Robert Habeck und Markus Söder hätten, so argumentiert der Journalist, "im hierzulande gültigen System der Hinterzimmer-Demokratie" keine Chance gehabt. Annalena Baerbock habe "intern die Frauenkarte" gezogen, Laschet sei von der Führung der CDU aufs Schild gehoben worden.
Verfassungsrechtlich wäre ein Auswahlverfahren der Kandidaten ähnlich wie in den Vereinigten Staaten durchaus möglich, sagt Christian Neumeier, wissenschaftlicher Mitarbeiter am Lehrstuhl für Öffentliches Recht an der Humboldt Universität Berlin.

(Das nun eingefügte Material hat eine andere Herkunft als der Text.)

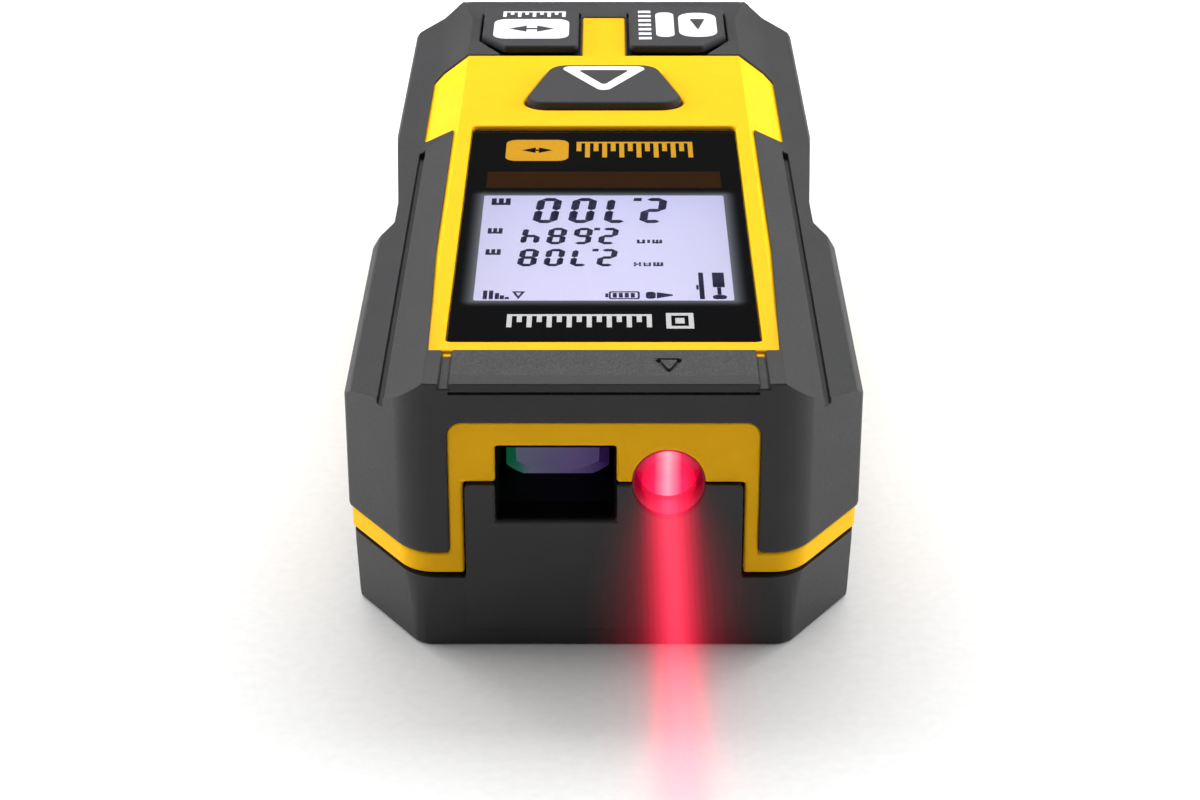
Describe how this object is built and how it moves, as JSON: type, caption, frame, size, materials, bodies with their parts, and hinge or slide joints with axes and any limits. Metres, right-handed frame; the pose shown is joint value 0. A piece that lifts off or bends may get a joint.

Über die Auswahl von Kandidaten sage das Grundgesetz zunächst einmal nichts: "Das ist eine Frage der innerparteilichen Demokratie." Die Verfassung bestimme nur, dass die innerparteiliche Organisation demokratischen Grundsätzen genügen müsse. Die Parteien könnten sich also Vorwahl-Formate überlegen, so Neumeier.
Das Hinterzimmer als "politischer Kampfbegriff"
Zugleich verweist der Verfassungsrechtler allerdings darauf, dass Verfahren nicht falsch sein müssen, nur weil das Ergebnis gerade nicht passt. Die Kritik von Steingart sei politisch motiviert, das "Hinterzimmer" ein "politischer Kampfbegriff": "So einfach ist die Sache nicht."
"Sowohl Armin Laschet als auch Olaf Scholz sind schon durch Wahlkämpfe gegangen", betont Neumeier: "Das wäre Zeit genug gewesen, alle denkbaren und möglichen Schwächen ausführlich zu diskutieren."
In Parteigremien werde überdies sehr viel darüber nachgedacht, wer potenziell die erfolgreichste Kandidatin oder der erfolgreichste Kandidat sei. Dort würden also Erwägungen, die auch in Vorwahlen eine Rolle spielten, bereits in den politischen Prozess eingespeist.
Zugleich widmeten sich die Gremien aber auch längerfristigen Überlegungen, die in Vorwahlverfahren dann möglicherweise nicht so präsent seien.
Wäre Habeck besser? Niemand weiß es
Letztlich müsse man sorgfältig abwägen, was jeweils für und gegen die jeweiligen Verfahren spreche, meint der Verfassungsrechtler. Und Steingart muss einräumen: "Niemand weiß heute, ob Robert Habeck und Markus Söder in einer Bundestagswahl tatsächlich überzeugender auftreten und besser abschneiden würden."